Ten students named National Merit Scholarship semifinalists

Maggie Huston, Staff Writer

Test takers who score in the top one percent of the PSAT become National Merit Semifinalists, a significant achievement for many students. ETHS recently congratulated nine of its seniors on this academic excellence: Frances Brady, Emmet Ebles Duggan, Caroline Klearman, Jason McDermott, Sofia Shewfelt, Max Smith, Rex Wallin, Jane Watson and Luca Zerga. Approximately 16,000 high school students were named semifinalists this year by the National Merit Scholarship Corporation and had the opportunity to continue in the competition for the scholarship. 

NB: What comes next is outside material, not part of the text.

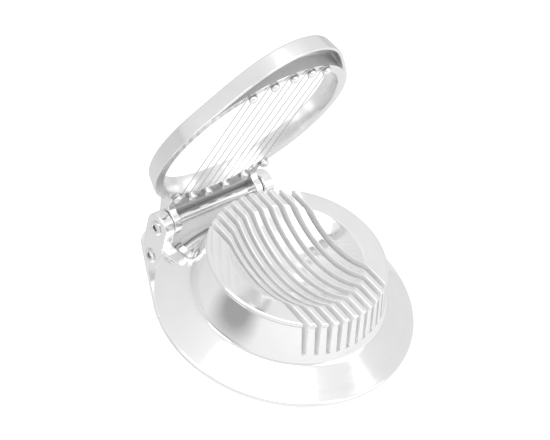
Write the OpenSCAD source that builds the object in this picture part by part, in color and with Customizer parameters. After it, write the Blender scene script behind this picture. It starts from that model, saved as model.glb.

On the National Merit Scholarship’s official website, the organization claims that its goals are to ¨shine a spotlight on brilliant students, and promote wider and deeper respect for learning in general and especially for exceptionally talented individuals in particular.¨ Although this corporation is set up to look great, many ETHS students have differing opinions about it. 

¨I guess it’s exciting, but also I just happened to do well on this one random test,¨ said semifinalist Sofia Shewfelt. ¨There are so many other people I know who are just as smart and great, but they didn’t get one. It just puts things into perspective.¨ 

Semifinalist Rex Wallin also agrees. 

¨I definitely don’t think [NMS] is equitable and representative of everyone. I would say that I am a much better test taker than most people, which gives me a huge advantage in getting this scholarship,¨ said Wallin. ¨There are plenty of others who are very good students and easily could have qualified in some other way but just maybe didn’t do well on the test.¨ 

This controversy around the scholarship among students, even those who are semifinalists, raised the question of if this scholarship could be given out in a different and more equitable way. Caroline Klearman, a semifinalist, cannot think of a better way this could be done. 

¨It’s hard to say another way that they could do it. There definitely are some issues, but I don’t know how they could do it better with the number of students they have to look at,¨ said Klearman. 

Despite the constructive energy around National Merit among the students, this scholarship is definitely not something that Evanston takes lightly. The names of these nine students have been spread all around the town at a shocking speed. ETHS even announced the names of the students at one of their home football games a couple of weeks ago. 

¨I’ve had teachers who I haven’t talked to in years say stuff to me in the hallways. My parents have also gotten Facebook messages from family and friends who we don’t talk to very often,¨ said Klearman. ¨It’s definitely surprising how it spreads throughout Evanston.¨ 

National Merit accomplishes its mission of honoring those students who do have the opportunity to receive it. Being a part of this scholarship can mean a lot for students and help them during their process of getting into college and paying for it. Klearman, Shewfelt, and Wallin all agreed that it felt very good to be recognized in this way. And, despite all the controversial feelings, many find the act of being in the top one percent of students to be a large honor.